>>
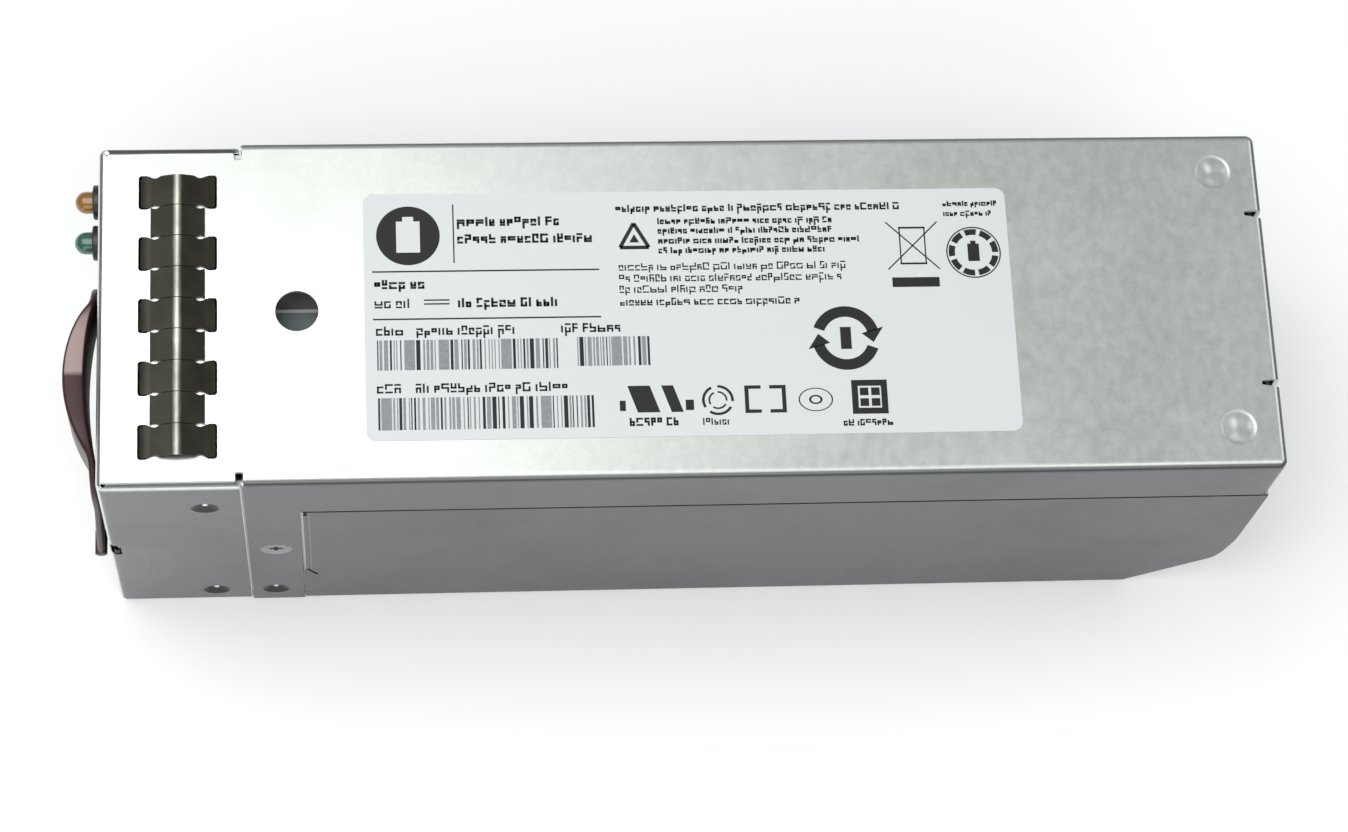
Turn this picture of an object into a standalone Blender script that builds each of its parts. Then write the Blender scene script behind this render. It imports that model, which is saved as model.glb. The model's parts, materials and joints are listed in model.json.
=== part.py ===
"""Slide-in rechargeable battery module for a rack enclosure.

A long sheet-metal case holds six round cells in parallel and their electronics. Its front has a
folding pull handle and two status lamps, its top a strip of grounding spring fingers, and its rear a
blind-mate connector. Units are metres. The front faces -Y, the rear +Y, up is +Z, and the origin is
the centre of the underside of the case.
"""

import itertools
import math

import bmesh
import bpy
from mathutils import Matrix, Vector

# Case
CASE_LENGTH = 0.260
CASE_WIDTH = 0.080
CASE_HEIGHT = 0.084
SHEET = 0.0010
BEND = 0.0018
GAP = 0.0003
FRONT = -CASE_LENGTH / 2
REAR = CASE_LENGTH / 2
HALF_WIDTH = CASE_WIDTH / 2
INNER_STEP = SHEET + GAP

# Seams of the shell, as distances behind the front face or heights
PANEL_DEPTH = 0.0309
PANEL_LIP = 0.006
SIDE_SLOT_LOW = (0.0004, 0.0362)
SIDE_SLOT_HIGH = (0.0028, 0.0424)
TAB_START = 0.0313
TAB_END = 0.0432
COVER_FLANGE_BOTTOM = 0.0646
LAP_TOP = 0.080
PANEL_TOP = CASE_HEIGHT - SHEET - 0.0009
TONGUE_LEFT = -0.0370
TONGUE_RIGHT = 0.0391
SEAM_RELIEF_LEFT = -0.0358
SEAM_RELIEF_RIGHT = 0.0372
SEAM_RELIEF_LENGTH = 0.0014
REAR_SLOPE_START = 0.0205
REAR_SLOPE_HEIGHT = 0.0163
REAR_SLOPE_SETBACK = 0.0025
REAR_KNEE_MIDDLE = (0.0007, 0.01935)
REAR_KNEE_HEIGHT = 0.0240

# Side screws, as (distance behind the front face, height, recess radius)
PANEL_SCREWS = ((0.0228, 0.0682, 0.00305), (0.0228, 0.0079, 0.00305))
TAB_SCREWS = ((0.0374, 0.0378, 0.0038), (0.0366, 0.0077, 0.00305))
SCREW_SHANK_RADIUS = 0.0013
SCREW_HEAD_HEIGHT = 0.0006
SCREW_SUNK = 0.0004
SCREW_LENGTH = 0.0045

# Top features
HOLE_RADIUS = 0.0047
HOLE_X = 0.0003
HOLE_DISTANCE = 0.0434
STUD_RADIUS = 0.0042
STUD_DEPTH = 0.0003
STUD_INSET = 0.0105
STUD_OFFSET = 0.0306
REAR_NOTCH_OFFSET = 0.0203
REAR_NOTCH_WIDTH = 0.0016
REAR_NOTCH_DEPTH = 0.0035
REAR_NOTCH_BOTTOM = 0.0770
CORNER_RELIEF = 0.0016
LABEL_LENGTH = 0.1434
LABEL_WIDTH = 0.0578
LABEL_CENTRE = (0.0018, -0.0002)
LABEL_CORNER = 0.0022
LABEL_THICKNESS = 0.0002

# Grounding fingers
FINGER_COUNT = 9
FINGER_PITCH = 0.00727
FINGER_CREST_DISTANCE = 0.0176
FINGER_CENTRE_X = 0.0010
FINGER_WIDE_REACH = 0.0081
FINGER_NARROW_REACH = 0.0059
FINGER_RISE = 0.0019
FINGER_THICKNESS = 0.0004
FINGER_CROWN_HALF = 0.0012
FINGER_HOOK = 0.0020
WINDOW_LENGTH = 0.0030
WINDOW_WIDTH = 0.0078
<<
◆ **Exercise instructions**:
Print all the data exactly.

◆ **Response**:
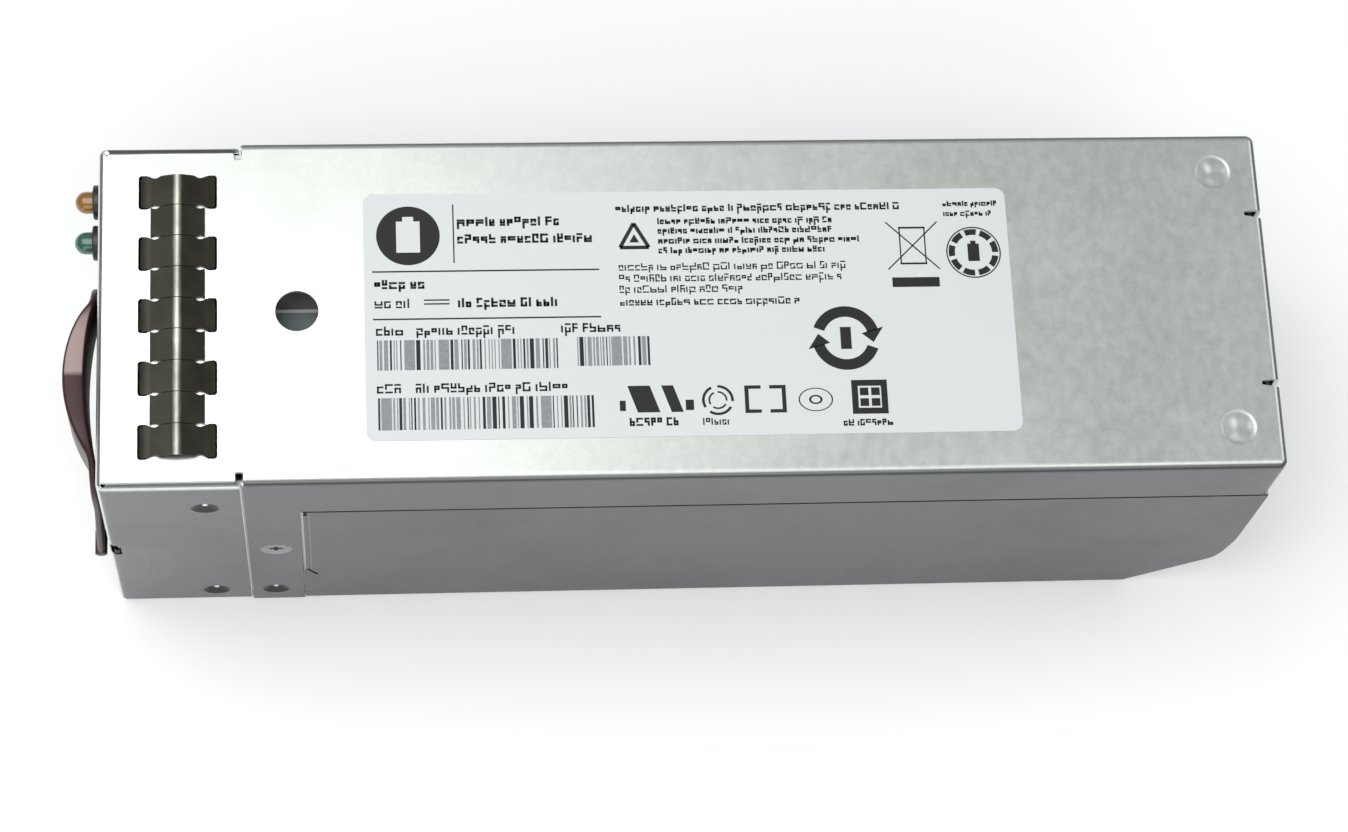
Turn this picture of an object into a standalone Blender script that builds each of its parts. Then write the Blender scene script behind this render. It imports that model, which is saved as model.glb. The model's parts, materials and joints are listed in model.json.
=== part.py ===
"""Slide-in rechargeable battery module for a rack enclosure.

A long sheet-metal case holds six round cells in parallel and their electronics. Its front has a
folding pull handle and two status lamps, its top a strip of grounding spring fingers, and its rear a
blind-mate connector. Units are metres. The front faces -Y, the rear +Y, up is +Z, and the origin is
the centre of the underside of the case.
"""

import itertools
import math

import bmesh
import bpy
from mathutils import Matrix, Vector

# Case
CASE_LENGTH = 0.260
CASE_WIDTH = 0.080
CASE_HEIGHT = 0.084
SHEET = 0.0010
BEND = 0.0018
GAP = 0.0003
FRONT = -CASE_LENGTH / 2
REAR = CASE_LENGTH / 2
HALF_WIDTH = CASE_WIDTH / 2
INNER_STEP = SHEET + GAP

# Seams of the shell, as distances behind the front face or heights
PANEL_DEPTH = 0.0309
PANEL_LIP = 0.006
SIDE_SLOT_LOW = (0.0004, 0.0362)
SIDE_SLOT_HIGH = (0.0028, 0.0424)
TAB_START = 0.0313
TAB_END = 0.0432
COVER_FLANGE_BOTTOM = 0.0646
LAP_TOP = 0.080
PANEL_TOP = CASE_HEIGHT - SHEET - 0.0009
TONGUE_LEFT = -0.0370
TONGUE_RIGHT = 0.0391
SEAM_RELIEF_LEFT = -0.0358
SEAM_RELIEF_RIGHT = 0.0372
SEAM_RELIEF_LENGTH = 0.0014
REAR_SLOPE_START = 0.0205
REAR_SLOPE_HEIGHT = 0.0163
REAR_SLOPE_SETBACK = 0.0025
REAR_KNEE_MIDDLE = (0.0007, 0.01935)
REAR_KNEE_HEIGHT = 0.0240

# Side screws, as (distance behind the front face, height, recess radius)
PANEL_SCREWS = ((0.0228, 0.0682, 0.00305), (0.0228, 0.0079, 0.00305))
TAB_SCREWS = ((0.0374, 0.0378, 0.0038), (0.0366, 0.0077, 0.00305))
SCREW_SHANK_RADIUS = 0.0013
SCREW_HEAD_HEIGHT = 0.0006
SCREW_SUNK = 0.0004
SCREW_LENGTH = 0.0045

# Top features
HOLE_RADIUS = 0.0047
HOLE_X = 0.0003
HOLE_DISTANCE = 0.0434
STUD_RADIUS = 0.0042
STUD_DEPTH = 0.0003
STUD_INSET = 0.0105
STUD_OFFSET = 0.0306
REAR_NOTCH_OFFSET = 0.0203
REAR_NOTCH_WIDTH = 0.0016
REAR_NOTCH_DEPTH = 0.0035
REAR_NOTCH_BOTTOM = 0.0770
CORNER_RELIEF = 0.0016
LABEL_LENGTH = 0.1434
LABEL_WIDTH = 0.0578
LABEL_CENTRE = (0.0018, -0.0002)
LABEL_CORNER = 0.0022
LABEL_THICKNESS = 0.0002

# Grounding fingers
FINGER_COUNT = 9
FINGER_PITCH = 0.00727
FINGER_CREST_DISTANCE = 0.0176
FINGER_CENTRE_X = 0.0010
FINGER_WIDE_REACH = 0.0081
FINGER_NARROW_REACH = 0.0059
FINGER_RISE = 0.0019
FINGER_THICKNESS = 0.0004
FINGER_CROWN_HALF = 0.0012
FINGER_HOOK = 0.0020
WINDOW_LENGTH = 0.0030
WINDOW_WIDTH = 0.0078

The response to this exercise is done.